• _Work instructions_
From the listing below, pull out the lines that hold "origin".

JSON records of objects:
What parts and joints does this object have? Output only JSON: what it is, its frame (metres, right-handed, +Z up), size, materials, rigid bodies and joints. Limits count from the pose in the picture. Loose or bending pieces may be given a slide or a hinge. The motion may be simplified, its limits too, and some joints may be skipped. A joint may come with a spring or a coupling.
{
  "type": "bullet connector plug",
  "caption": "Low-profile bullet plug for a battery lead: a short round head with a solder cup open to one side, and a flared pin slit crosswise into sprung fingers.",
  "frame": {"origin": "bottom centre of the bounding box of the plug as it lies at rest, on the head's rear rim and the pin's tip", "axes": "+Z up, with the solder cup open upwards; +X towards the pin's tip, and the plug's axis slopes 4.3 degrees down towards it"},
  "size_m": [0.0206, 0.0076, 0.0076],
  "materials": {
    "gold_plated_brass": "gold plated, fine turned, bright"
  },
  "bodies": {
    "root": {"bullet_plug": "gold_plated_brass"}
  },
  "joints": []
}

==

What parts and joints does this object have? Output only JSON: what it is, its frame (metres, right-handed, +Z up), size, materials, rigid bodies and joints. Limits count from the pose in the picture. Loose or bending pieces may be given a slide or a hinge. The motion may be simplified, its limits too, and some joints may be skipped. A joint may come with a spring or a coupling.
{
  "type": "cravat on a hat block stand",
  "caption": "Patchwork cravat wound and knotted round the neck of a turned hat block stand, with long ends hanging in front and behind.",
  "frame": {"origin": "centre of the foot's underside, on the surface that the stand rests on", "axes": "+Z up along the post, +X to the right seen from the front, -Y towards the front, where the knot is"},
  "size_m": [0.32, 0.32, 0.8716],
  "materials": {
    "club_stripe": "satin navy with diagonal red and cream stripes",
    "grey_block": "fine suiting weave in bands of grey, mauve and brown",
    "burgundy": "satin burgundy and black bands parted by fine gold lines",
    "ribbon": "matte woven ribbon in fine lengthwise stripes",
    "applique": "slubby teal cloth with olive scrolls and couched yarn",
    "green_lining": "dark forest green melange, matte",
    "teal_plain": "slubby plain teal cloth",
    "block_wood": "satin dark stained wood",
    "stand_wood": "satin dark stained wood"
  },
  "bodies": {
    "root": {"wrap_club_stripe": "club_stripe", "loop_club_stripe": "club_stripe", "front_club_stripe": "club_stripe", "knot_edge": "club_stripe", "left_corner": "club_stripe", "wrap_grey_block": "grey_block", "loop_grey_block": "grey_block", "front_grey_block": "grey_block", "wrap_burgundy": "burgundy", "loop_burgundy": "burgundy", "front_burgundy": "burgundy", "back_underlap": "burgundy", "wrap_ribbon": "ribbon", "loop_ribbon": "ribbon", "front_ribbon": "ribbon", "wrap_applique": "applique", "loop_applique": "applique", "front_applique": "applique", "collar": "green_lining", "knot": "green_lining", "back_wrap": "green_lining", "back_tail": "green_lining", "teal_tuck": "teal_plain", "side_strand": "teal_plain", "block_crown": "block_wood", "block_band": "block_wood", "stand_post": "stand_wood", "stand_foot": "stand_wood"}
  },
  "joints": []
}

==

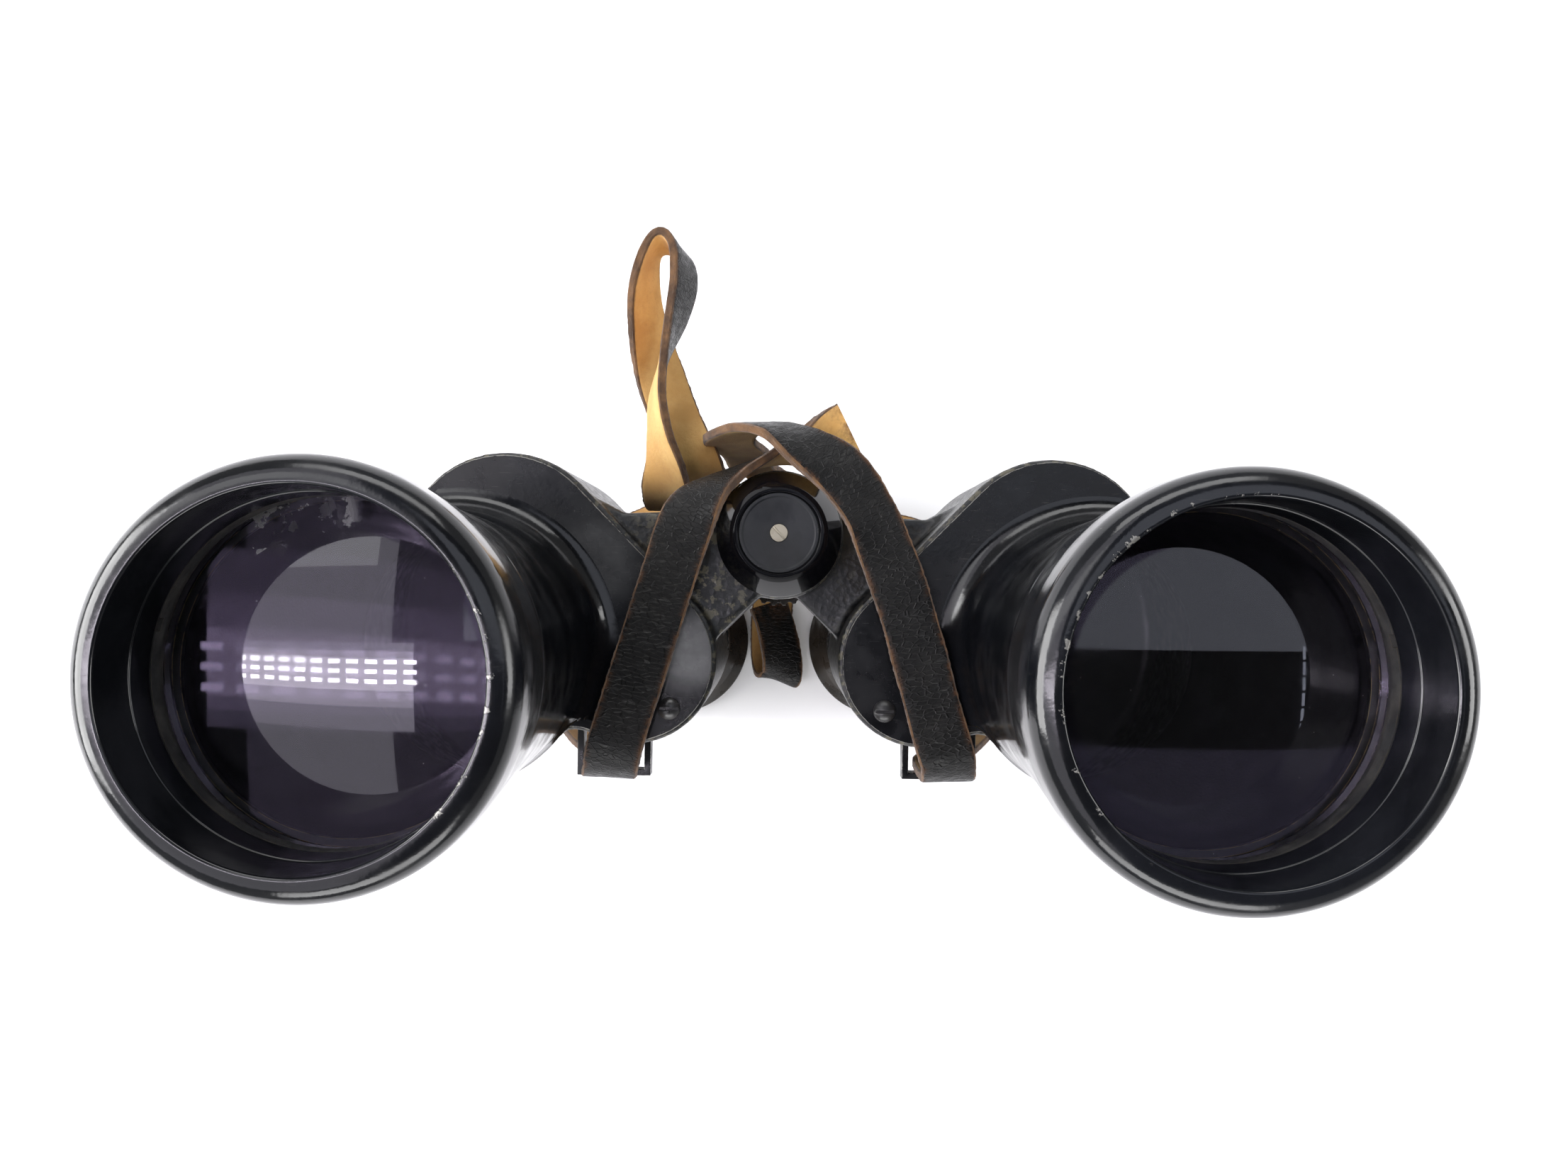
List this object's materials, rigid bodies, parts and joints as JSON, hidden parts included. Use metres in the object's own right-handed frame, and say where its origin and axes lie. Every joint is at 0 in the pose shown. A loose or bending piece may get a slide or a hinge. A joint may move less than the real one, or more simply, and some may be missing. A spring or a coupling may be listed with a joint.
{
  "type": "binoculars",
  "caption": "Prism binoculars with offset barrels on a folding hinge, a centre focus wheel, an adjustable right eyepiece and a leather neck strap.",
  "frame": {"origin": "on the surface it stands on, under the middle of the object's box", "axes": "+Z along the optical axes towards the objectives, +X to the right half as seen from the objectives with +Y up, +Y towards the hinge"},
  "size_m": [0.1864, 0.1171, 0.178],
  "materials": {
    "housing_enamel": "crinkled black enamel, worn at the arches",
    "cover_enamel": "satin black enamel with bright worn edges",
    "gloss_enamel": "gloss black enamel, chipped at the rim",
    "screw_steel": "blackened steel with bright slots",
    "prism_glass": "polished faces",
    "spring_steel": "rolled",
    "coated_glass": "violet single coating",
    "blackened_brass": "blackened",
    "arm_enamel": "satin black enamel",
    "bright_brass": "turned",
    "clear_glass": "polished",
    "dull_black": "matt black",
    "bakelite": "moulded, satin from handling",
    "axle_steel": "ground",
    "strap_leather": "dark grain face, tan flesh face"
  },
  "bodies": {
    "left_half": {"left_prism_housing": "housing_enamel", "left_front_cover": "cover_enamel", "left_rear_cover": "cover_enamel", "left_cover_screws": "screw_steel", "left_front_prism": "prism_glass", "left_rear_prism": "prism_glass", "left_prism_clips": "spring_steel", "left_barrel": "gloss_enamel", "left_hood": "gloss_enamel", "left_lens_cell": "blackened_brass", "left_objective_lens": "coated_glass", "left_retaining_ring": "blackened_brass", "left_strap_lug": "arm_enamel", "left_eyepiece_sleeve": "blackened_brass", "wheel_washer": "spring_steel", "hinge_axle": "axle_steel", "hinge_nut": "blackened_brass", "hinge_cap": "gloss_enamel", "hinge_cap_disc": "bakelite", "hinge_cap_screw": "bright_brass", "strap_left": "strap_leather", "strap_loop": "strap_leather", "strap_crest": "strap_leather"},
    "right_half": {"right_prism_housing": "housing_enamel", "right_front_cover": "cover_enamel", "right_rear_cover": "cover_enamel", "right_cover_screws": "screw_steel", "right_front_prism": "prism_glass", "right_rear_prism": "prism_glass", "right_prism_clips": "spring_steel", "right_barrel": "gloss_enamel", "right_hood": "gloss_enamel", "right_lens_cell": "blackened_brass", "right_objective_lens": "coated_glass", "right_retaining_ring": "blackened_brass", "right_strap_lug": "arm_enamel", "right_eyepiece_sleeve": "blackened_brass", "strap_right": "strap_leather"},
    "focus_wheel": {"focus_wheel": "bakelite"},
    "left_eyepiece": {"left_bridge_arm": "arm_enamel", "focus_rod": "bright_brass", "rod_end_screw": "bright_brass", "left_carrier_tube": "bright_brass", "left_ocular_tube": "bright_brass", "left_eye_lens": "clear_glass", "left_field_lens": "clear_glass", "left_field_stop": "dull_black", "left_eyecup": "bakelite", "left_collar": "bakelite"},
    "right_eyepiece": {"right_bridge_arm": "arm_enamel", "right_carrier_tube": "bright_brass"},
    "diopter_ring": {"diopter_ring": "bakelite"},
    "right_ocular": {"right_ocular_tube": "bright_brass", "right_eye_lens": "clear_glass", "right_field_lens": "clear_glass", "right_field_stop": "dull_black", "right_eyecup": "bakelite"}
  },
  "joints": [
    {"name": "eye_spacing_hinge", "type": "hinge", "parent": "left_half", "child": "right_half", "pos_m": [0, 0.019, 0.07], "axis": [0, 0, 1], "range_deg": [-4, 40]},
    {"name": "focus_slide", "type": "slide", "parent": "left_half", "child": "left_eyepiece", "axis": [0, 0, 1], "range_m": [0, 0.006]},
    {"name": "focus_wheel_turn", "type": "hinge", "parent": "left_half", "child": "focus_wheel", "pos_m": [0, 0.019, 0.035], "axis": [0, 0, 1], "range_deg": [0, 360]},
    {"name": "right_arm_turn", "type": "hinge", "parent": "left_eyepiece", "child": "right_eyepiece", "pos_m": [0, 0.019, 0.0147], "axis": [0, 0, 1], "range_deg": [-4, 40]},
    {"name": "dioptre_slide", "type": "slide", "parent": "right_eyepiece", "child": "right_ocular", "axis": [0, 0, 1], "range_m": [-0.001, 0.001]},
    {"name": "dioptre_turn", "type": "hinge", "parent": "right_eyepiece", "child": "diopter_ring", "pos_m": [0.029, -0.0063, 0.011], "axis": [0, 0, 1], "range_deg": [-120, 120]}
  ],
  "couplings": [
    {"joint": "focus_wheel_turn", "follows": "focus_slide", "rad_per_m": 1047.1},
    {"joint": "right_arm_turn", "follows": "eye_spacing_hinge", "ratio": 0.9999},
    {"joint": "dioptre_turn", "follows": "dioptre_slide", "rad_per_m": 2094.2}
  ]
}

• _Exercise response_
  "frame": {"origin": "bottom centre of the bounding box of the plug as it lies at rest, on the head's rear rim and the pin's tip", "axes": "+Z up, with the solder cup open upwards; +X towards the pin's tip, and the plug's axis slopes 4.3 degrees down towards it"},
  "frame": {"origin": "centre of the foot's underside, on the surface that the stand rests on", "axes": "+Z up along the post, +X to the right seen from the front, -Y towards the front, where the knot is"},
List this object's materials, rigid bodies, parts and joints as JSON, hidden parts included. Use metres in the object's own right-handed frame, and say where its origin and axes lie. Every joint is at 0 in the pose shown. A loose or bending piece may get a slide or a hinge. A joint may move less than the real one, or more simply, and some may be missing. A spring or a coupling may be listed with a joint.
  "frame": {"origin": "on the surface it stands on, under the middle of the object's box", "axes": "+Z along the optical axes towards the objectives, +X to the right half as seen from the objectives with +Y up, +Y towards the hinge"},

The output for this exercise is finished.